Life in the Burmese army in the 1950s and 1960s, even for an officer, was harsh. It meant months if not years at a time in disease-ridden jungles, surviving with few supplies, and fighting foes often better equipped. In 1958, Than Shwe was assigned to the Psychological Warfare Unit in the War Office. He attended a special course in the Soviet Union and then became a psy-ops officer attached to different brigades.
After General Ne Win’s takeover in 1962, Than Shwe taught for a while at the newly established Central Political College, imbibing the Burmese Way to Socialism. By the 1980s, he was a battalion commander and part of an unsuccessful attempt (Operation Min Yan Aung, or “King Conqueror of the Enemy”) to capture the stronghold of the insurgent Communists, up in the mountains on the Chinese border.8 He is described by former colleagues as the kind of man who kept his head down and didn’t make a fuss, a dependable organization man who watched and waited, always careful of his next move.
By the time of the 1988 uprising, he was already a general, a vice minister of defense, and a member of the ruling party’s central executive committee—one of sever
al fifty-something-year-old officers in the shadow of the dictator Ne Win. By 1992, Than Shwe had made it to the top of the pecking order as the new chairman of the State Law and Order Restoration Council.
Than Shwe promised a new direction. As one of his first acts, he quietly allowed the UN to repatriate the Rohingya refugees. Other changes followed, though not quite the ones Aung San Suu Kyi and the West were hoping for. Foreign investment was prioritized and 1995 branded “Visit Burma Year.” The army was transformed from a ragtag force of around 150,000 light infantry to a far larger and more modern force of perhaps over 300,000 men, supplied with new tanks and other armored vehicles, a growing navy and air force, little compunction in mobilizing forced labor, and a voracious appetite for land.
Than Shwe was trying to follow the well-worn path of an Asian strongman: allow no political dissent and focus on an exports-based industrialization.
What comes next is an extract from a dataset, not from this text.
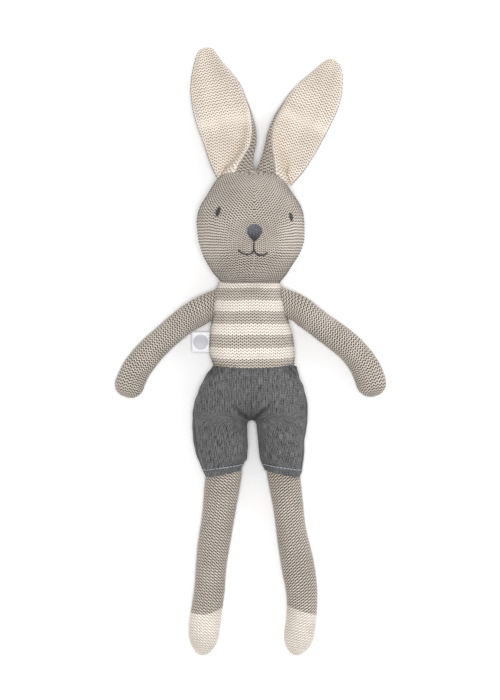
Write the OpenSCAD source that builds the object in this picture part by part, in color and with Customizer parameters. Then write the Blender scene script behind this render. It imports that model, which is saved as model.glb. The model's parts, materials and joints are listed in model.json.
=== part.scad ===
// Knitted bunny doll in shorts, lying on its back.
// +Y runs from the feet to the ears, +Z out of the belly, +X to the toy's own left.
// The origin is on the flat of the back, under the middle of the chest.

/* [Fabric] */
// Thickness of the knitted covers
knit = 1.8; // [1.4:0.1:2.2]
// Thickness of the shorts' woven cloth
cloth = 0.8; // [0.5:0.1:0.9]
// Room between neighbouring pieces
gap = 0.3; // [0.2:0.05:0.4]

/* [Head] */
// Width of the head
head_w = 70; // [66:1:74]
// Depth of the head, face to nape
head_d = 60; // [56:1:62]
// Distance of the head's widest line from the origin
head_y = 70.8; // [70:0.2:72]
// Height of the head above its widest line
crown_h = 32.8; // [31:0.2:34]
// Length from the widest line to the flat chin
chin_h = 39; // [38:0.2:39.2]

/* [Ears] */
// Length of an ear from its base seam
ear_len = 84; // [78:1:88]
// Widest width of an ear
ear_w = 38; // [34:1:40]
// Width of an ear's pinched base
ear_base_w = 12; // [10:1:13]
// Thickness of each of an ear's two layers
ear_layer = 3; // [2.6:0.2:3.2]
// Outward lean of the left and the right ear
ear_lean = [23, 8];
// Base seam of the left and the right ear, across and along
ear_root = [[20.5, 103.6], [16.4, 105.4]];
// Height of the ears' base seams
ear_root_z = 26; // [25:0.5:27]

/* [Body] */
// Half width of the body at the chest
chest_hw = 24; // [23:0.2:24.4]
// Half width of the body at its widest
belly_hw = 28; // [27:0.2:28.2]
// Depth of the body, belly to back
torso_d = 40; // [38:0.5:40]
// Height of the seam lines at the neck, shoulders and hips
seam_z = 20; // [19.5:0.1:20.5]
// Distance of the neck seam from the origin
neck_y = 31; // [30.8:0.1:31.2]
// Radius of the gathered neck
neck_r = 8.6; // [8:0.1:8.8]
// Length of the gathered neck, side to side
neck_w = 36; // [32:1:37]

/* [Arms] */
// Half width of the arm at the shoulder
shoulder_hw = 7.6; // [7:0.1:8]
// Half width of the hand
hand_r = 9.4; // [9:0.1:9.8]
// Distance of the shoulder fold from the middle
shoulder_x = 28.8; // [28.6:0.1:29.4]

/* [Legs] */
// Radius of the thigh
thigh_r = 11.6; // [11:0.1:11.7]
// Radius of the ankle
ankle_r = 10.4; // [10:0.1:10.6]
// Distance of the hip fold below the origin
hip_y = 47; // [46.8:0.1:48]
// Length from the hip fold to the toe
leg_len = 167; // [160:1:168]
// Length from the hip fold to the change of yarn
shin_len = 137.5; // [130:0.5:140]

/* [Shorts] */
// Distance of the waist below the origin
waist_y = 22.5; // [22.2:0.1:23]
// Half width of the waist
waist_hw = 28.8; // [28.7:0.1:29.5]
// Half width of the seat
seat_hw = 38.2; // [37:0.2:39]
// Length from waist to crotch
rise = 35; // [34:0.5:35.5]
// Length of a short leg
inseam = 38; // [36:0.5:40]

/* [Hidden] */
$fn = 48;

grey_yarn = "#b8ada1";
cream_yarn = "#ebe3d6";
charcoal_thread = "#4c4a4c";
chambray = "#63646a";
pale_thread = "#aab0bb";
white_satin = "#dedee4";
wadding = "#f4f2ee";

left = 1;
right = -1;
big = 500;
thread_r = 0.6;
head_squareness = 2.1;
body_squareness = 2.5;
head_z = head_d / 2 - 0.6;
chin_reach = 48.3;
fold_r = 3.8;
limb_sides = 16;
body_sides = 24;
head_sides = 28;

// ---- rings and lofts ----

function bent(v, squareness) = sign(v) * pow(abs(v), 2 / squareness);
function unit(v) = v / norm(v);
function mix(a, b, t) = a + (b - a) * min(1, max(0, t));

// One ring of points: a superellipse about centre c with half axes u and v
function ring(c, u, v, squareness = 2, sides = limb_sides) = [
    for (i = [0 : sides - 1])
        c + bent(cos(360 * i / sides), squareness) * u + bent(sin(360 * i / sides), squareness) * v
];

// A closed solid through rings that have the same number of points
module loft(rings) {
    n = len(rings[0]);
    last = (len(rings) - 1) * n;
    walls = [
        for (k = [0 : len(rings) - 2], i = [0 : n - 1])
            let (a = k * n + i, b = k * n + (i + 1) % n)
                each [[a, b, b + n], [a, b + n, a + n]]
    ];
    low = [for (i = [n - 1 : -1 : 0]) i];
    high = [for (i = [0 : n - 1]) last + i];
    polyhedron(points = [for (r = rings) each r], faces = concat([low], walls, [high]));
}

// A ring across the toy at y, from half width hw and from height z0 to z1
function slice(y, x, hw, z0, z1, squareness, sides) =
    ring([x, y, (z0 + z1) / 2], [hw, 0, 0], [0, 0, (z1 - z0) / 2], squareness, sides);

// Everything above the surface that the toy lies on
module above_floor() {
    intersection() {
        children();
        translate([-big / 2, -big / 2, 0]) cube(big);
    }
}

// The half of space on one side of the plane z = height
module half_space(height, upper) {
    translate([-big / 2, -big / 2, upper ? height : height - big]) cube(big);
}

// ---- head ----

// Half width of the head at y, as a share of its widest
function head_share(y) =
    let (reach = y > head_y ? crown_h : chin_reach, t = (y - head_y) / reach)
        sqrt(max(0, 1 - t * t));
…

This path led some countries, like South Korea, to development and democracy. The same path led others, like China and Vietnam, to economic growth without political liberalization. Wherever it might have led, it was a path denied to the Burmese.
SHORTLY AFTER the failed 1988 uprising, the United States cut off all aid to Burma and downgraded relations. In 1990, George Bush nominated Frederick Vreeland, a former clandestine agent of the Central Intelligence Agency and the son of Vogue magazine editor-in-chief Diana Vreeland, to be his ambassador in Rangoon, but the appointment was never confirmed. By then, Senator Daniel Moynihan and other members of Congress were taking a hard line against the junta and looking for ways to show their displeasure.